* [PROBLEM TO WORK ON]:
Where the word "from" occurs in a line, return that line.

* [GIVEN INFORMATION]:

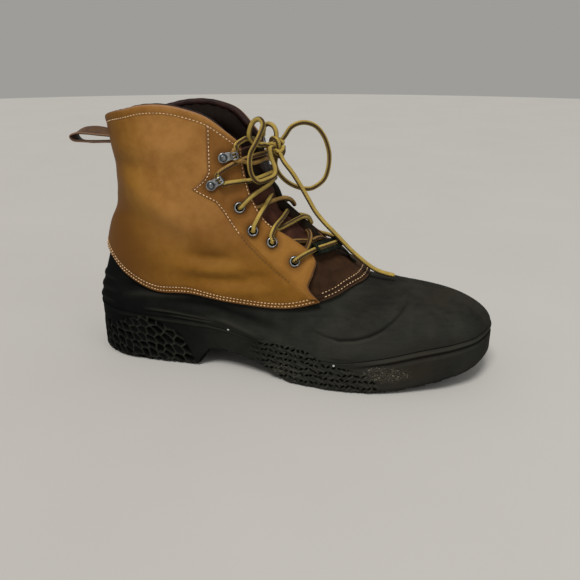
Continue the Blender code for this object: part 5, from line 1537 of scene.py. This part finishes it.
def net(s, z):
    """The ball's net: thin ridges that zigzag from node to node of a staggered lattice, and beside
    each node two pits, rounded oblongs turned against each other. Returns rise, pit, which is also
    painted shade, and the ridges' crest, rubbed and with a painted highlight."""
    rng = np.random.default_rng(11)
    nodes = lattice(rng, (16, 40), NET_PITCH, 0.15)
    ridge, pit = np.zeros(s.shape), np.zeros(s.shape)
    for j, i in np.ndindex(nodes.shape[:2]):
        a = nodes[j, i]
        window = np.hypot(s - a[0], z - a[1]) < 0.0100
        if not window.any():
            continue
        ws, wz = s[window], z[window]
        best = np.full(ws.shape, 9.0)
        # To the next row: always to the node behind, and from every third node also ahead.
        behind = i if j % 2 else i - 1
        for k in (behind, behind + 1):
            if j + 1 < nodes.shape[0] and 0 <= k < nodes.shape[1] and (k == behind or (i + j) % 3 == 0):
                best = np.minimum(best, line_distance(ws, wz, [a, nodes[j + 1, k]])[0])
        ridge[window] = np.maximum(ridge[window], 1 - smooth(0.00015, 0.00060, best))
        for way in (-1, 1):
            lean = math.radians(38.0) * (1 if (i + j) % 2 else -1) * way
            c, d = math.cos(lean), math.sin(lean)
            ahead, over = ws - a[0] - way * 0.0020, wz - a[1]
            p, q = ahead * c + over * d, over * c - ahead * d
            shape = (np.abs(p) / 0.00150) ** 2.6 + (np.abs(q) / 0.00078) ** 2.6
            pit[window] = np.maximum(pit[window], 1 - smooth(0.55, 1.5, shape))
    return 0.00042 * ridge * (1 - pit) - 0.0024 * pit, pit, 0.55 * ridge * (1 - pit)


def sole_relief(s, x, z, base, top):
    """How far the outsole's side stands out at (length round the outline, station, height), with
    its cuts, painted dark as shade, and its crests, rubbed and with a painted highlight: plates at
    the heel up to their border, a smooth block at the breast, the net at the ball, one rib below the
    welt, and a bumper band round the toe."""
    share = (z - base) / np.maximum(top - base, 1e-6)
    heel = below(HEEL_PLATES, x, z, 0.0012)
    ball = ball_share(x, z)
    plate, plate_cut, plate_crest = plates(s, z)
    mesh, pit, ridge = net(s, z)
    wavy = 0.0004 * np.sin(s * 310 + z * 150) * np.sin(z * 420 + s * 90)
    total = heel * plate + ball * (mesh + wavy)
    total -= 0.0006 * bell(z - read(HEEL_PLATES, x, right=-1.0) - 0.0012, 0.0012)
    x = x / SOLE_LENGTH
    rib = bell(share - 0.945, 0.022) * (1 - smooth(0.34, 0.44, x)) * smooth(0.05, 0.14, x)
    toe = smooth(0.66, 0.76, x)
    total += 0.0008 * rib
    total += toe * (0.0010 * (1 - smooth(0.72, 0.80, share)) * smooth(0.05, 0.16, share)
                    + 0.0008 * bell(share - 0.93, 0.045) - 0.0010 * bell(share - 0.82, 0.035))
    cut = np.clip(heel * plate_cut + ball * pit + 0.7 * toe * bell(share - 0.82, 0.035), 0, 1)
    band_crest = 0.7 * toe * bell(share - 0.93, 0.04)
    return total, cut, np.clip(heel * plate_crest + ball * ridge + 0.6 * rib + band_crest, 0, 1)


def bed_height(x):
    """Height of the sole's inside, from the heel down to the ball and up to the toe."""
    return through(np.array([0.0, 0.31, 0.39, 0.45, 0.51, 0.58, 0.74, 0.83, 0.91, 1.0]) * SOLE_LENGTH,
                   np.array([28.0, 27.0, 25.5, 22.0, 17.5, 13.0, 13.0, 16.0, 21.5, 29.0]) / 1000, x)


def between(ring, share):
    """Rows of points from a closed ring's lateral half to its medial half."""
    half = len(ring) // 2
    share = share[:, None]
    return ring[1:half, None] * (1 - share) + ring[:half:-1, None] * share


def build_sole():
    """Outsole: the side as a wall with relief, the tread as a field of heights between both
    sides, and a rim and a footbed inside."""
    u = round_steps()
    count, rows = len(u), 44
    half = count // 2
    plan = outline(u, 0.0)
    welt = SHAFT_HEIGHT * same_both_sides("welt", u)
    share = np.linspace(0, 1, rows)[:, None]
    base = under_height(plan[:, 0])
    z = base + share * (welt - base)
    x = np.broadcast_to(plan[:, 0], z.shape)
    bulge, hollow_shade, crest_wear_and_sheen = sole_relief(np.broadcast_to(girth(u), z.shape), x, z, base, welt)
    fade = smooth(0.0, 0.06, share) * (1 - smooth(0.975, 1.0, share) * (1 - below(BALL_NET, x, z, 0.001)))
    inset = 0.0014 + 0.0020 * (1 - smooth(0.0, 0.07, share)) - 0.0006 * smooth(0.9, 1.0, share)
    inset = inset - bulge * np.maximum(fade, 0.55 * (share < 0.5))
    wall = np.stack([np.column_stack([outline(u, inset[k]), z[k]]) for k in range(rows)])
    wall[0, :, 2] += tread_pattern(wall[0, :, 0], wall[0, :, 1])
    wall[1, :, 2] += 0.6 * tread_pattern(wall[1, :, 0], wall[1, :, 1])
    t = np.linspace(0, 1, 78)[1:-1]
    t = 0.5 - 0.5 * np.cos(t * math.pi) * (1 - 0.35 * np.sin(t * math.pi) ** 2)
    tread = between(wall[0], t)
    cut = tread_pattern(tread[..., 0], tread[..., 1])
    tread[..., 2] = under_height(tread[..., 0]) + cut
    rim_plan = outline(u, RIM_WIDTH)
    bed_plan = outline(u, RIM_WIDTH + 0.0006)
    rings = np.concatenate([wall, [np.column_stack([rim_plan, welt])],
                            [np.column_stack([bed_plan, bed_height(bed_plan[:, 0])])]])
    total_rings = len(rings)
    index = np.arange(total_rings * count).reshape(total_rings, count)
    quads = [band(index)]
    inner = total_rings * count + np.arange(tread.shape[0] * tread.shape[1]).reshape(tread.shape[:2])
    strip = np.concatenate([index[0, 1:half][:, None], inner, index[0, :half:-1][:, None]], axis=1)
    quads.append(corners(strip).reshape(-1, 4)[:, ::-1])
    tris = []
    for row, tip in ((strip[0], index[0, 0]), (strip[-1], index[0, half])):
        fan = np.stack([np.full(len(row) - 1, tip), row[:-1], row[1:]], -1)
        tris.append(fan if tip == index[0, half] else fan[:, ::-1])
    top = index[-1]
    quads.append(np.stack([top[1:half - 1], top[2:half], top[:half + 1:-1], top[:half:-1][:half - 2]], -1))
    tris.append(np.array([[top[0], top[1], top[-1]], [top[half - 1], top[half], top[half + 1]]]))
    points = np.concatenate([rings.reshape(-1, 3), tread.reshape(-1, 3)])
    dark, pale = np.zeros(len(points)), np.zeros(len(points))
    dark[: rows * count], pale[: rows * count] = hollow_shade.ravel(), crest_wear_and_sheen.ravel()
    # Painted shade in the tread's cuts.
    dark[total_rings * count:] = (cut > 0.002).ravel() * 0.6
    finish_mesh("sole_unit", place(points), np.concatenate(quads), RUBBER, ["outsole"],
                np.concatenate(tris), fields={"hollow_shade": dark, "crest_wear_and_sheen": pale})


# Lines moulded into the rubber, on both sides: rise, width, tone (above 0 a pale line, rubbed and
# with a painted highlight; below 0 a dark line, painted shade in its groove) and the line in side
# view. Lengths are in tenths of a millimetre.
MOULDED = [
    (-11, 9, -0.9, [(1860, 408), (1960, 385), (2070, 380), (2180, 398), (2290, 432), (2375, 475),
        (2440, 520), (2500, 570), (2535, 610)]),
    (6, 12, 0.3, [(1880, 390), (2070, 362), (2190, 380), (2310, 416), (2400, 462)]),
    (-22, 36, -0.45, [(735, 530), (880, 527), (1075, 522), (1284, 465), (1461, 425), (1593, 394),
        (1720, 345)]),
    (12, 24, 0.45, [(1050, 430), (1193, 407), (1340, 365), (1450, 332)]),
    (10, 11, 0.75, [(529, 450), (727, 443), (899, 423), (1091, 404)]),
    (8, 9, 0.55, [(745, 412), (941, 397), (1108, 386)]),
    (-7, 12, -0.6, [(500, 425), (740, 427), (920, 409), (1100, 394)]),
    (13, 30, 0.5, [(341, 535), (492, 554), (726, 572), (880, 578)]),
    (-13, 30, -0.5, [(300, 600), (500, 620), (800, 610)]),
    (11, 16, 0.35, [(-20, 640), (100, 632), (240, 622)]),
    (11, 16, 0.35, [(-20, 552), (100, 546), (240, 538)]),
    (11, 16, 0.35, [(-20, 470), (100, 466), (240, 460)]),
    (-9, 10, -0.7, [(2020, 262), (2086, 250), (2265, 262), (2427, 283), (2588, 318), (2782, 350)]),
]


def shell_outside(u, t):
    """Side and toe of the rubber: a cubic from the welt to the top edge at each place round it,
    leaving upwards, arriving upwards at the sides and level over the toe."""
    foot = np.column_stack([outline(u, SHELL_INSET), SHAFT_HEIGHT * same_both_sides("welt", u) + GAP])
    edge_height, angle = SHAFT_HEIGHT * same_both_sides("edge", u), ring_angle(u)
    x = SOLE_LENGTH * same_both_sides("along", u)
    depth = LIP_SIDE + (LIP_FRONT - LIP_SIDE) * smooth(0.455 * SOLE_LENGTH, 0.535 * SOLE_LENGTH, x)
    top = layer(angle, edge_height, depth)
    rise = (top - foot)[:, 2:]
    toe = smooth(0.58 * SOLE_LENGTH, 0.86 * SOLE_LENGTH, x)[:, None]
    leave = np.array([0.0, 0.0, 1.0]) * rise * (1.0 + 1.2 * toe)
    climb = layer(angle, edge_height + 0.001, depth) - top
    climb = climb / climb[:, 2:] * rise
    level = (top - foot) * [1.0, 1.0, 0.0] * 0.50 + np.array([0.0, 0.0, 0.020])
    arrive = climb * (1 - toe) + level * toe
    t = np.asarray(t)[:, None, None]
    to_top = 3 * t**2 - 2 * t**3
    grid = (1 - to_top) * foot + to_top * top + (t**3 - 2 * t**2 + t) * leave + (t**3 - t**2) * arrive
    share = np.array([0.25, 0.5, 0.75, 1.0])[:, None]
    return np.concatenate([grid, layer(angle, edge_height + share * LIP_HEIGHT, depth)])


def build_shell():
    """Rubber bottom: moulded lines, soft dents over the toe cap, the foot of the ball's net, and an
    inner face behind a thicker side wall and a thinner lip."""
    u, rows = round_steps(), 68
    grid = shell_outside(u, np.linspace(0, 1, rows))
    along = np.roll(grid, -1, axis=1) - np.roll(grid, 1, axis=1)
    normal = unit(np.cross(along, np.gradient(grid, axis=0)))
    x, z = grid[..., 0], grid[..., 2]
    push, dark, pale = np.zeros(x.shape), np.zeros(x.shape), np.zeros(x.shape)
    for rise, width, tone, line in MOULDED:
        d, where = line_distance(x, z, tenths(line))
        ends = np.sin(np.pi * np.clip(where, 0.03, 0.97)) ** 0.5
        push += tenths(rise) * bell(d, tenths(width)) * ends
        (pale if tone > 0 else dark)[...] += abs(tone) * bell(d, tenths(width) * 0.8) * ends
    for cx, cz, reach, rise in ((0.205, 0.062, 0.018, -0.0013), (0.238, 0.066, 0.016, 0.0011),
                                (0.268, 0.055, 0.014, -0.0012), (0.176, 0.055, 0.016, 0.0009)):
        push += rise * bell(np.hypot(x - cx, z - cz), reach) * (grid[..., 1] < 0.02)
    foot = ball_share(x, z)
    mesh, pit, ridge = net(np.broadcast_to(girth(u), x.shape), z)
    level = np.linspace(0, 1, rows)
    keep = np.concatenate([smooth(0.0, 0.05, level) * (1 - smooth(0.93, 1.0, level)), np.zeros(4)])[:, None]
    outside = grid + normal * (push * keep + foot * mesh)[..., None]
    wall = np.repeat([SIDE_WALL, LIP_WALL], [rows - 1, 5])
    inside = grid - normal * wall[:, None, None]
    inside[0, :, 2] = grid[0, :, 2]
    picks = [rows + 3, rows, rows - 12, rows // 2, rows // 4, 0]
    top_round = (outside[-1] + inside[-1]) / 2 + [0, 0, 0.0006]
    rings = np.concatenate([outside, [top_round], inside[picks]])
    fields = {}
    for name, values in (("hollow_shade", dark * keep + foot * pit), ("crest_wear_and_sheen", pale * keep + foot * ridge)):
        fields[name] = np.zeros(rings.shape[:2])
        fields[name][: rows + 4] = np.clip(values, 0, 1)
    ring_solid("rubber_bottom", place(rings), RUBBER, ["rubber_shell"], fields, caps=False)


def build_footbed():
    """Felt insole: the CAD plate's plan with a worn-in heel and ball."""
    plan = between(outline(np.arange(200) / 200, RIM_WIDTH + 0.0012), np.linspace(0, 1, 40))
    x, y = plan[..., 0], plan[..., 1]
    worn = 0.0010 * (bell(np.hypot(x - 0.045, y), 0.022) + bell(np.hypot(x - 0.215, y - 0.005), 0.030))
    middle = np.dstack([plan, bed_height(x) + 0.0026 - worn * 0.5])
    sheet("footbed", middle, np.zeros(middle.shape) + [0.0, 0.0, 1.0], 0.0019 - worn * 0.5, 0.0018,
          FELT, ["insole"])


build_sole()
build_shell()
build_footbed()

* [FULL RESPONSE]:
Continue the Blender code for this object: part 5, from line 1537 of scene.py. This part finishes it.
    """The ball's net: thin ridges that zigzag from node to node of a staggered lattice, and beside
        # To the next row: always to the node behind, and from every third node also ahead.
    """Height of the sole's inside, from the heel down to the ball and up to the toe."""
    """Rows of points from a closed ring's lateral half to its medial half."""
    """Side and toe of the rubber: a cubic from the welt to the top edge at each place round it,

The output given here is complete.